The IRIS Bushehr had visited Colombo on a formal port call as recently as February 2024, when she arrived under the command of Captain Mahdi Balvardi with a crew of 270. That visit was diplomatic theater, a flag-showing exercise meant to project Iranian naval reach into the Indian Ocean.
The contrast between that visit and this one could not be sharper. In 2024, the Bushehr sailed into Colombo under her own power for a formal reception. Now she sits stripped of her crew, awaiting a tow to internment, her complement reduced from 270 to 208 officers and men. Whatever Iran intended its Indian Ocean presence to communicate, the message received by the world this week is rather different.
One Iranian warship is on the ocean floor with American periscope footage documenting its final moments. Another is interned in a foreign port, surrendered by its own captain. The Iranian navy's ability to project power beyond its immediate waters has been publicly, decisively diminished.
The foreign policy establishment spent years insisting that confrontation with Iran would destabilize the region, that military strength would provoke escalation spirals, and that diplomacy without teeth was the only responsible path. What this week demonstrated is simpler and older than any think tank white paper: credible force produces surrender. Weakness produces adventurism.
The captain of the IRIS Bushehr did not surrender because someone convened a multilateral dialogue.
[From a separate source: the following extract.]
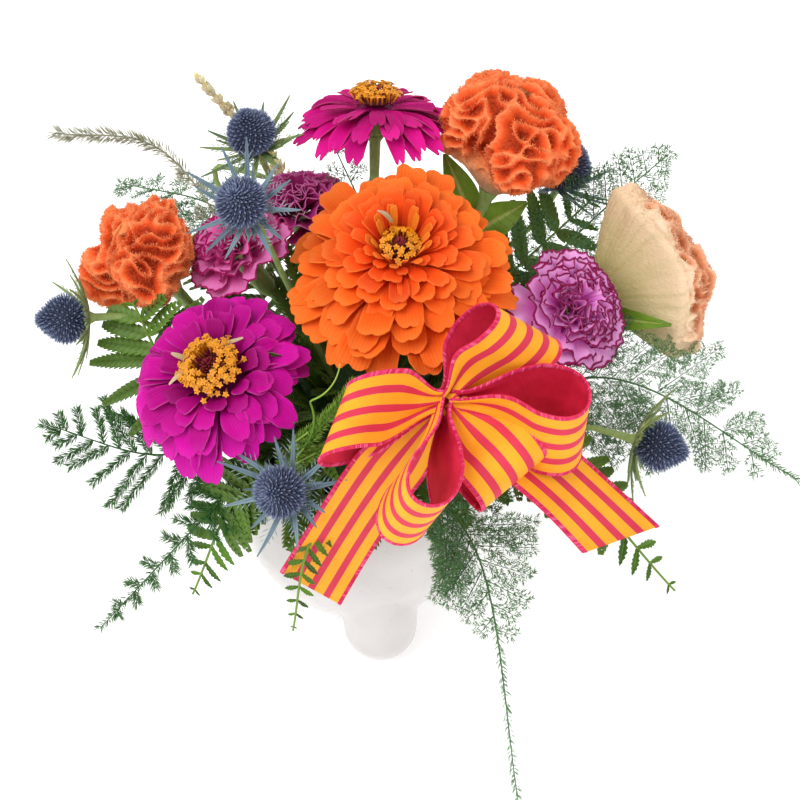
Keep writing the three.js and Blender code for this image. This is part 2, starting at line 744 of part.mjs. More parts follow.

He surrendered because the ship next to him was at the bottom of the ocean.
Sri Lanka's neutrality was maintained because it acted decisively within the legal framework. The United States' position held because it backed its demands with demonstrated capability. Iran's position collapsed because bluster without capability is just noise.
Sometimes the old rules work because they were built on truths that don't change.